During his two years and two months as an assistant district attorney in Brooklyn, Caldarera said he gained experience working with many different types of attorneys.
“You really got to see a lot of the problems in Brooklyn and the rest of New York,” he said, noting he represented some of the most vulnerable people in the city, like victims of child and sexual abuse. “And to be able to defend them and stand up for them and to represent the state of New York in prosecuting people who committed crimes against those children, was probably, up until this point, the highlight of my life.”
Caldarera’s work carries extra relevance in the era of the #MeToo movement.

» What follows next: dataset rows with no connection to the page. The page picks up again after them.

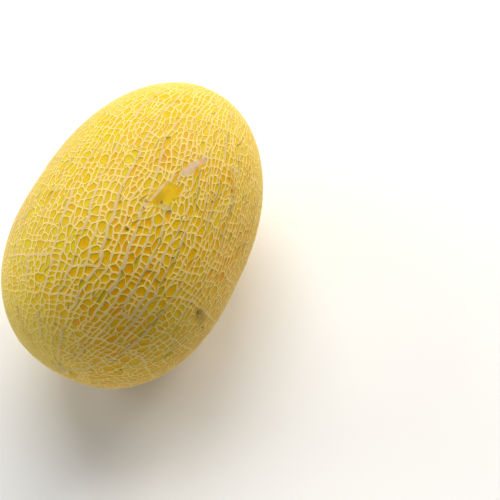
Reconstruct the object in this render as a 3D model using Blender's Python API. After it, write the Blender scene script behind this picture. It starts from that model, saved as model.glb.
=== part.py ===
"""A netted yellow melon, one closed body, lying on a small flat spot.

Metres, +Z up. The long axis runs along X, with the broad blossom end at -X and the stem end at +X.
The origin is on the ground under the middle of the fruit. The net grows on a unit ball whose two
ends on X become the fruit's ends, and the ball is then drawn out to the fruit's form.
"""
import heapq
import math
import random

import bmesh
import bpy
from mathutils import Matrix, Vector, noise

# Form of the fruit
LENGTH = 0.202
DIAMETER = 0.136
FULLNESS = 2.5          # power of the outline, where 2 is an ellipse
TAPER = -0.092          # how much more slender the stem end is
DRAW_IN = -0.108        # how much both ends are drawn in
OUTLINE_STEPS = 4000

# Net
ROPES = 32              # long ropes round the middle
ROWS = 14               # stretches of a rope from end to end
CELLS = 800             # cells of the net
CELL_LENGTH = 1.25      # length of a cell along the ropes for each unit of width
ROPE_WANDER = 0.07      # how far a rope strays, as an angle on the ball
SLANT = 0.45            # largest turn of a thread, in radians
OFF_CENTRE = 0.14       # how far from a cell's middle a thread may cross it
SHORTEST_EDGE = 0.22    # distance between two meeting points, as a part of the cell's width
LEAN = math.radians(9)  # turn of the net's axis in the body, with the blossom end down
TURN = math.radians(8)  # turn of the net's axis to the left, seen from above
FULL_TURN = 0.75        # place of the ball along X, out from its middle, up to which the turns are whole
ROPE_WIDTH = 0.0030     # foot width of the thickest ropes
THREAD_WIDTH = 0.0018   # foot width of the last threads
THICK_ROPES = 260       # cuts after which the threads are thinner by a factor e
FINER_ENDS = 1.1        # how much more the cells are cut towards the two ends
BROAD_CELLS = Vector((-0.049, -0.008, 0.062))  # middle of a patch with wide cells
BROAD_REACH = 0.034     # radius of that patch
BROAD_EASE = 0.45       # how much less its cells are cut
RELIEF = 0.0012         # height of the net above the skin
FOOT_REACH = 0.6        # how far a thread's side may reach to the middle of a cell, as a part of the way
CLOSEST = 0.0004        # corners nearer to each other than this are one
TRIES = 8               # how many threads are tried across a cell
SEED = 17

# Scars at the two ends, and the flat spot
STEM_SCAR = 0.0075      # radius of the scar's rim
BLOSSOM_SCAR = 0.0050
SCAR_DEPTH = 0.0014
SCAR_RINGS = ((0.78, 1.0), (0.45, 0.9), (0.32, 0.3))  # radius of each ring as a part of the rim's, depth
FLAT_DEPTH = 0.0008     # thickness of the cap that the flat spot takes off
CLEARANCE = 0.0003      # least height of the net and skin beside the flat spot

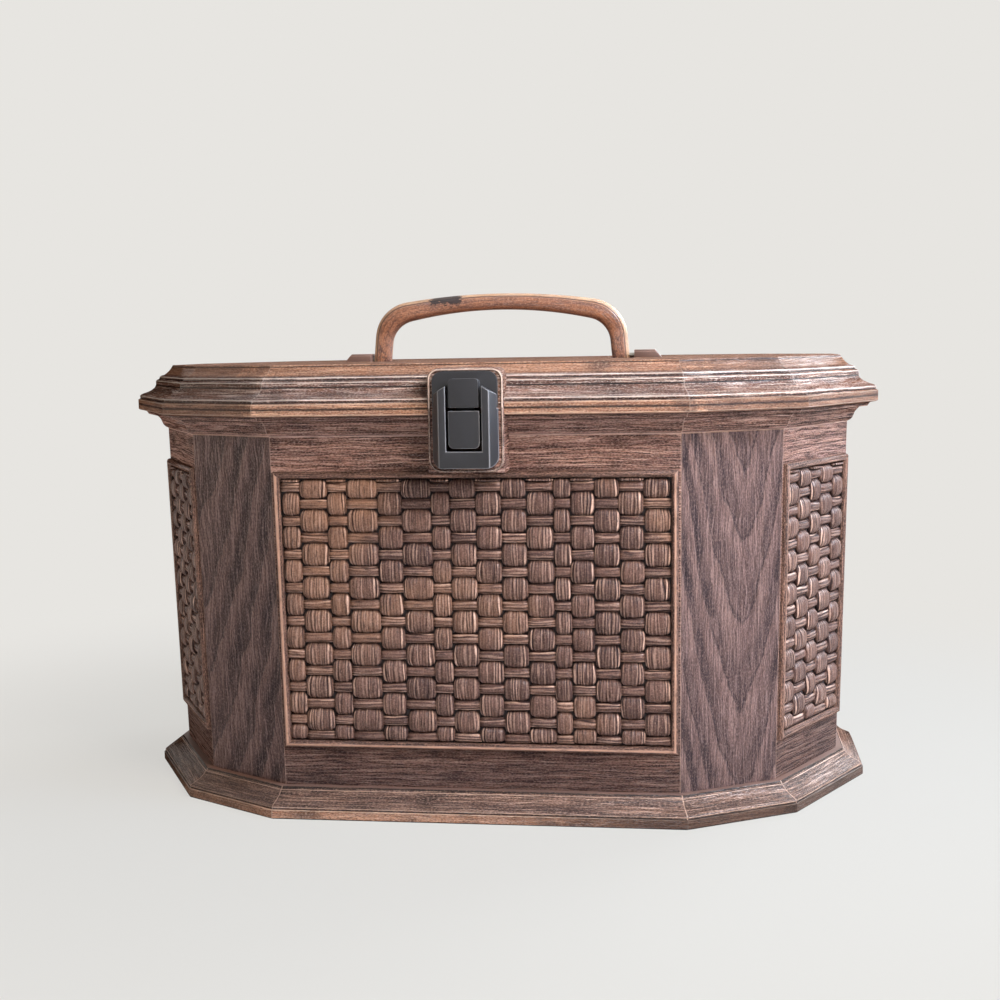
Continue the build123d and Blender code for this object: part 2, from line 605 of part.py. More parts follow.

Trump was facing over 20 accusers until an additional 43 accusers were named in a book released earlier this month. Some women filed claims in court, like his former wife Ivana Trump, who accused him of marital rape but later recanted, a contestant from The Apprentice whose defamation lawsuit against Trump for calling her a liar is moving forward in the courts, a woman who settled out of court with Trump in the late 1990s after accusing him of sexual assault and harrasment, and a woman working on Trump’s 2016 presidential campaign who sued the president this year for forcibly kissing her at a rally.
When asked if he believes the accusers, Caldarera said “no,” explaining that “there’s been no credible testimony against the president of the United States for any sort-of sexual assault committed against them.”
Caldarera’s opposition to the ongoing impeachment inquiry into the president is his biggest reason for wanting to represent New York’s 11th Congressional District because Rose said he supports impeachment, and Caldarera believes Malliotakis could support impeachment. “She’s been a Never Trumper to begin with,” Caldarera said, adding “I wouldn’t be so shocked if she were to go down to Washington and be a vote for impeachment as well.”
Although the whistleblower complaint that set off the Ukraine scandal and impeachment inquiry is public, along with a memorandum of the phone call in question and snippets of closed-door testimony from witnesses corroborating most of the complaint, Caldarera stands by the president and said that he hasn’t read anything or heard anything from witnesses yet to suggest a crime, quid pro quo, or impeachable offense was committed.
“Nothing points to the fact that the president or anybody in his administration broke any laws,” Caldarera said. He said that the president wanted to investigate corruption, that he would be okay with something similar happening again in the future with the same or a different president, and that Congress should focus more on legislation.
“As long as the president is operating within the confines of the Constitution, I would support the president’s tactics to investigate corruption abroad and as long as it’s legal to do so,” he said.
Maintaining the integrity and independence of America’s elections is still a priority for Caldarera, and he supports the conclusions of the Mueller report and the intelligence agencies that Russia attacked America’s elections through internet troll farms and email hacks and dumps.
“The election should be as free from foreign interference as possible.” He agrees with Mueller and the intelligence agencies that America needs to do everything it can to secure its elections and said that the president is taking the issue seriously.
Caldarera will need to start raising money quickly, and if he wins the primary, he would face a well-funded Rose in the general election, who has almost $1.7 million cash on hand.
Caldarera said that money is important but not everything, and he is confident in his campaign and message and also embraces his underdog status. He has until June 23, the day of the primary, to build his campaign and get out his message.